How DSP Addresses This Challenge

DSP's Physical Security as a Service model replaces the staffing dependencies and turnover costs of traditional guard services with autonomous drone patrol, robotic units, and 24/7 RSOC monitoring — delivering consistent coverage at a predictable monthly cost.

Frequently Asked Questions: Choosing Security Companies

What is the difference between a security guard company and a security technology company?

Security guard companies staff human officers for on-site deployment — providing physical presence, access control, and intervention capability at $25–45/hour burdened cost with 100–300% annual turnover. Security technology companies deploy autonomous drones, robotic patrol, surveillance trailers, and RSOC monitoring — providing consistent coverage at lower cost with superior documentation quality. The best security programs integrate both, using each for the functions where it genuinely outperforms the alternative.

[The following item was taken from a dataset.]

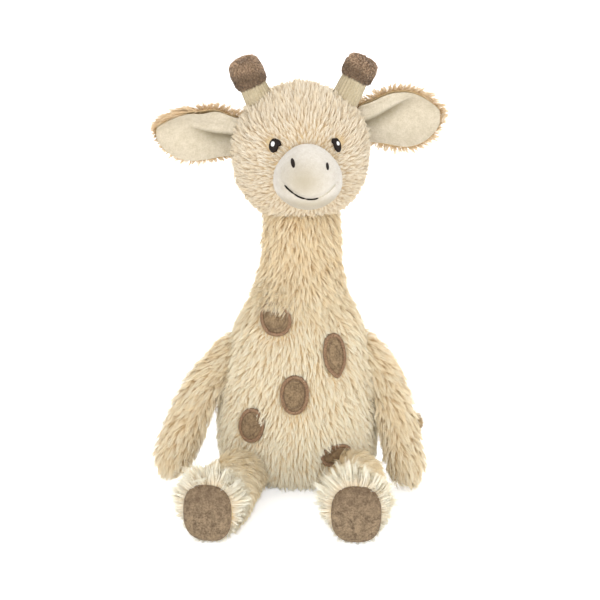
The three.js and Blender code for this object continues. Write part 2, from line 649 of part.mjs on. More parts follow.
// Mouth: one line of thread that follows the muzzle.
const mouthPoints = [-1, -0.75, -0.5, -0.25, 0, 0.25, 0.5, 0.75, 1].map((share) => {
  const across = share * mouthHalfWidth;
  const up = mouthCornerHeight - mouthSag * (1 - share * share) - muzzleCentreHeight;
  const lift = restGap + mouthThreadRadius;
  const left = 1 - (across / (muzzleHalfWidth + lift)) ** 2 - (up / (muzzleHalfHeight + lift)) ** 2;
  return new THREE.Vector3(across, -muzzleForward - (muzzleHalfDepth + lift) * Math.sqrt(left),
    muzzleCentreHeight + up);
});
const threadSection = new THREE.Shape(oval(mouthThreadRadius, mouthThreadRadius).getPoints(4).slice(1));
addToHead('mouth_thread', solidOf(new THREE.ExtrudeGeometry(threadSection, {
  steps: smallSegments, extrudePath: new THREE.CatmullRomCurve3(mouthPoints), bevelEnabled: false,
})), darkThread);

// Horns: a velour stem, a round brown velour tip and the stuffing through both.
const hornSets = [
  [rightHornLeanDegrees, rightHornBaseOffset, rightHornStemLength, rightHornTipHeight],
  [leftHornLeanDegrees, leftHornBaseOffset, leftHornStemLength, leftHornTipHeight],
];
const hornTipShares = [[0.00, 0.80], [0.07, 0.93], [0.26, 1.00], [0.60, 0.995], [0.80, 0.89], [0.93, 0.64],
  [0.985, 0.32]];
const tipOutline = (stemLength, tipHeight, inset) => hornTipShares.map(([up, out]) => new THREE.Vector2(
  Math.max(out * hornTipRadius - inset, hornNeckRadius - inset),
  stemLength + up * (tipHeight - inset)));
const onAxis = (height) => new THREE.Vector2(0, height);
function latheForm(points) {
  return new THREE.LatheGeometry(points, smallSegments).rotateX(Math.PI / 2);
}
const hornFillRadius = hornNeckRadius - velourThickness - restGap;
const hornParts = (stemLength, tipHeight) => [
  ['horn_stem', hornVelour, [
    new THREE.Vector2(hornStemRadius - velourThickness, 0),
    new THREE.Vector2(hornStemRadius, 0),
    new THREE.Vector2(hornNeckRadius, stemLength - restGap),
    new THREE.Vector2(hornNeckRadius - velourThickness, stemLength - restGap),
    new THREE.Vector2(hornStemRadius - velourThickness, 0),
  ]],
  ['horn_tip', brownVelour, [
    new THREE.Vector2(hornNeckRadius - velourThickness, stemLength),
    ...tipOutline(stemLength, tipHeight, 0),
    onAxis(stemLength + tipHeight),
    onAxis(stemLength + tipHeight - velourThickness),
    ...tipOutline(stemLength, tipHeight, velourThickness).reverse(),
    new THREE.Vector2(hornNeckRadius - velourThickness, stemLength),
  ]],
  ['horn_filling', fibre, [
    onAxis(0),
    new THREE.Vector2(hornStemRadius - velourThickness - restGap, 0),
    new THREE.Vector2(hornFillRadius, stemLength),
    ...tipOutline(stemLength, tipHeight, velourThickness + restGap).slice(1),
    onAxis(stemLength + tipHeight - velourThickness - restGap),
  ]],
];
limbs.forEach(({ side, word }, i) => {
  const [leanDegrees, baseOffset, stemLength, tipHeight] = hornSets[i];
  for (const [name, material, points] of hornParts(stemLength, tipHeight)) {
    const form = latheForm(points).rotateY(side * leanDegrees * degrees);
    form.translate(side * baseOffset, -hornForward, hornBaseHeight);
    addToHead(`${name}_${word}`, solidOf(form).subtract(headFace), material);
  }
});
ears.forEach(({ word, back, lining }) => {
  addToHead(`ear_back_${word}`, back, cream);
  addToHead(`ear_lining_${word}`, lining, paleVelour);
});

// Arms and legs: plush covers with their stuffing; a brown velour sole closes each leg.
for (const limb of limbs) {
  const start = limb.arm.getPointAt(0);
  const armMouth = (grown) => rodForm(
    start.clone().addScaledVector(limb.arm.getTangentAt(0), -armRadius),
    start.clone().addScaledVector(limb.arm.getTangentAt(0), armRadius),
    armMouthRadius + grown,
    smallSegments,
  );
  const arm = stuffed((inset) => armForm(limb, inset), armForm(limb, plushThickness),
    armForm(limb, plushThickness + restGap), armMouth(0), armMouth(-restGap));
  giraffe.add(pieceOf(`arm_cover_${limb.word}`, arm.cover, cream));
  giraffe.add(pieceOf(`arm_filling_${limb.word}`, arm.filling, fibre));

  const end = limb.leg.getPointAt(1);
  const direction = limb.leg.getTangentAt(1);
  const soleForm = (grown, fromDepth, toDepth) => {
    const outline = new THREE.Shape(oval(soleHalfWidth + grown, soleHalfHeight + grown)
      .getPoints(limbSegments / 2).slice(1));
    const disc = columnThrough(outline, 0, -soleDrop, fromDepth, toDepth);
    disc.applyQuaternion(new THREE.Quaternion().setFromUnitVectors(yAxis, direction.clone().negate()));
    return disc.translate(end.x, end.y, end.z);
  };
  const leg = stuffed((inset) => legForm(limb, inset), legForm(limb, plushThickness),
    legForm(limb, plushThickness + restGap), soleForm(restGap, -restGap, 2 * plushThickness),
    soleForm(0, soleThickness + restGap, 2 * plushThickness));
  giraffe.add(pieceOf(`leg_cover_${limb.word}`, leg.cover.subtract(floorSolid), cream));
  giraffe.add(pieceOf(`leg_filling_${limb.word}`, leg.filling, fibre));
  giraffe.add(pieceOf(`sole_${limb.word}`, solidOf(soleForm(0, 0, soleThickness)), soleVelour));
}

// Tail: a cloth cord with a round root, and a brown tuft over its end.
const tailPoints = tailShares.map(([across, back, up]) => new THREE.Vector3(across, back, up)
  .multiplyScalar(tailSideReach).add(tailPivot));
const tailPath = new THREE.CatmullRomCurve3(tailPoints);
const cordOutline = oval(tailCordRadius, tailCordRadius).getPoints(cordSegments / 2).slice(1);
const cordSection = new THREE.Shape(cordOutline);
const cord = solidOf(new THREE.ExtrudeGeometry(cordSection, {
  steps: smallSegments, extrudePath: tailPath, bevelEnabled: false,
}));
const tailEnd = tailPoints[tailPoints.length - 1];
const tuftCentre = new THREE.Vector3(tailEnd.x + tuftHalfLength, tailEnd.y, tuftFloorGap + tuftRadius);
const tuft = ballForm(tuftCentre, tuftHalfLength, tuftRadius, tuftRadius, limbSegments, smallSegments);
giraffe.add(pieceOf('tail_cord', cord.add(solidOf(tailRoot(0))), cream));
giraffe.add(pieceOf('tail_tuft', solidOf(tuft).subtract(cord), brownPile));

export default giraffe;
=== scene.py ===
import math

import bmesh
import bpy
import numpy as np
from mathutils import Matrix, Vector
from mathutils.bvhtree import BVHTree


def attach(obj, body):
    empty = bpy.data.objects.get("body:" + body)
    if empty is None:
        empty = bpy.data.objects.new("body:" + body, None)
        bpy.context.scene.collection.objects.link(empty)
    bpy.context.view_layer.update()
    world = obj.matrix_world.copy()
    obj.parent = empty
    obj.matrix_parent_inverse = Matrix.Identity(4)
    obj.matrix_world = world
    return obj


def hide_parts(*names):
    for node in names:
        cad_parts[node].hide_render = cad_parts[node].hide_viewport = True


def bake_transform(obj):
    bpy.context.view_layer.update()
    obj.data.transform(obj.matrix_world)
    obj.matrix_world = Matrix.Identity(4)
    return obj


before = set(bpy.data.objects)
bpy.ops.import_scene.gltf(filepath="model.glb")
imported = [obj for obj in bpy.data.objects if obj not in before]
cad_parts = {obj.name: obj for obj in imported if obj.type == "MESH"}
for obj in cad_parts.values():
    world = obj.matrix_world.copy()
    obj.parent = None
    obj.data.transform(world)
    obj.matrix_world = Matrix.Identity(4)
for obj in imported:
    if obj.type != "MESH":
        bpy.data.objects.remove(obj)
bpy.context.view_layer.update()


# The table and the light: a plain white sweep that runs up behind the toy, five wide soft lamps and an even
# pale sky. The camera stands a metre off and looks slightly down.
def dyed(red, green, blue):
    """A colour as a dye card gives it, 0 to 255, turned into the light that it sends back."""
    shares = [c / 255 for c in (red, green, blue)]
    return tuple(s / 12.92 if s <= 0.04045 else ((s + 0.055) / 1.055) ** 2.4 for s in shares) + (1.0,)


def wired(tree, kind, sockets=None, **choices):
    """One node with its choices made and its sockets set or joined."""
    node = tree.nodes.new(kind)
    for name, value in choices.items():
        setattr(node, name, value)
    for key, value in (sockets or {}).items():
        socket = node.inputs[key]
        if isinstance(value, bpy.types.NodeSocket):
            tree.links.new(value, socket)
        else:
            socket.default_value = value
    return node


def in_scene(name, data):
    """An object made of the given data, placed in the scene."""
    obj = bpy.data.objects.new(name, data)
    bpy.context.scene.collection.objects.link(obj)
    return obj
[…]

How do I evaluate an on-site security company's references?

Ask references four specific questions: What is the actual turnover rate for officers at your account (guard companies) or the mission reliability rate (technology operators)? Has the provider delivered the response times they promised? How do they handle the gaps between what was promised and what was delivered? Would you renew with them at contract end and why? The gap between marketing presentations and reference conversations reveals actual performance quality.

How long should a security service contract be?

Initial security service contracts of 12–24 months are standard, long enough to establish operational patterns and achieve negotiated pricing, short enough to maintain vendor accountability. Multi-year contracts should include performance review provisions, adjustment rights, and reasonable exit clauses that prevent being locked into underperforming vendors. Technology service contracts may have longer initial terms tied to hardware deployment cycles — ensure these include hardware refresh commitments that maintain technology currency.